I had forgotten how many cringe-inducing moments are in that book. I think it was a failure to fill the time on the voyage with anything interesting, so we're given endless dialogue, actions, and motivations that make Edgar Rice Burroughs look almost subtle in comparison. Very amateurish, and Wyndham was accused of writing too much dialog in general in the early years. But I thought the book took a surprising turn near the end with a very "adult" decision by the female stowaway - at least compared to other science fiction from that era. Every dumb trope the book had been building up to actually did not happen, quite the opposite. Her decision and the way it was written struck me as surprisingly sophisticated, something that would fit closer to the cutting edge 30 years later. Still, I wouldn't recommend it. The voyage itself was agonizing. The Secret People from the previous year is no great shakes either.

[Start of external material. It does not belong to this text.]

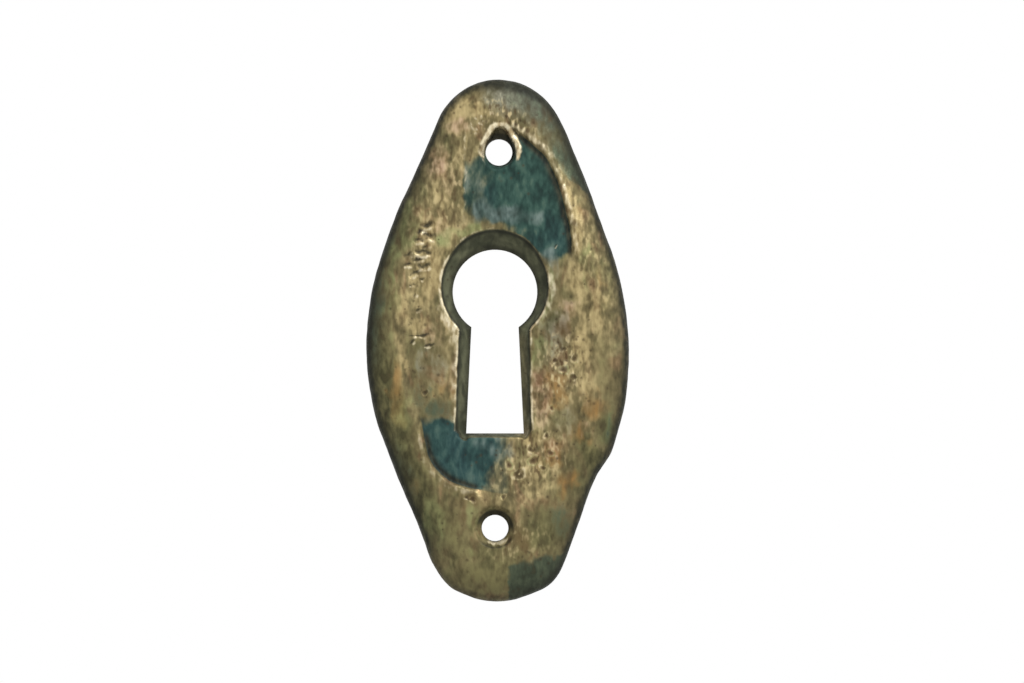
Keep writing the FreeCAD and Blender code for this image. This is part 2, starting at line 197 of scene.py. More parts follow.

Yes I think I'm going to leave his pre war writing alone from now on! Seems to me that he only really found his voice with The Day of the Triffids.
 
I love the fact that John Wyndham gets to write the introduction to John Beynon Harris' novel! Maybe one day Toby Frost will get to write an introduction to the works of T.A. Frost!

Incidentally, there is a "lost" book between the early novels and Day of the Triffids, called Plan For Chaos. It surfaced a few years ago, and seems to be a Boys From Brazil type story about fugitive Nazis plotting a return to power. From what I've heard, it's not very good.
 
I love the fact that John Wyndham gets to write the introduction to John Beynon Harris' novel! Maybe one day Toby Frost will get to write an introduction to the works of T.A. Frost!

Incidentally, there is a "lost" book between the early novels and Day of the Triffids, called Plan For Chaos. It surfaced a few years ago, and seems to be a Boys From Brazil type story about fugitive Nazis plotting a return to power. From what I've heard, it's not very good.
Yes I saw that one, published posthumously, and the general comment I've seen seems to suggest there was a very good reason it was not published at the time!